Object data in JSON:

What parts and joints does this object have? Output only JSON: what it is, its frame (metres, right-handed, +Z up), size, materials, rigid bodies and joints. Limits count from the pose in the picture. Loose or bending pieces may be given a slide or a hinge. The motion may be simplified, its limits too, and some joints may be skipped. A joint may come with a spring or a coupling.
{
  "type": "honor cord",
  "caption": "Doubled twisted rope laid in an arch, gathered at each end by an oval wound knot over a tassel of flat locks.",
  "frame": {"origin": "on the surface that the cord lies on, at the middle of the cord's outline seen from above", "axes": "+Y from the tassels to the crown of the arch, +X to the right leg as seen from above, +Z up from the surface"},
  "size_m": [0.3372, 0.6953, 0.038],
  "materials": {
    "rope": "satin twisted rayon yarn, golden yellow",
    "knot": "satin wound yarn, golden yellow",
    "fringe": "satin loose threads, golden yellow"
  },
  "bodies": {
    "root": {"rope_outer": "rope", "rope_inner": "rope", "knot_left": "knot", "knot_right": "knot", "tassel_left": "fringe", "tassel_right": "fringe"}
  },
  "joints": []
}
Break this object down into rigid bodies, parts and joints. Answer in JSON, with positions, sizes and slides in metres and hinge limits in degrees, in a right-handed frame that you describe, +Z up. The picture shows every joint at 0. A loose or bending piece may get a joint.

Aim: Show every line from the entries above in which the word "materials" appears.

Solution to this task:
What parts and joints does this object have? Output only JSON: what it is, its frame (metres, right-handed, +Z up), size, materials, rigid bodies and joints. Limits count from the pose in the picture. Loose or bending pieces may be given a slide or a hinge. The motion may be simplified, its limits too, and some joints may be skipped. A joint may come with a spring or a coupling.
  "materials": {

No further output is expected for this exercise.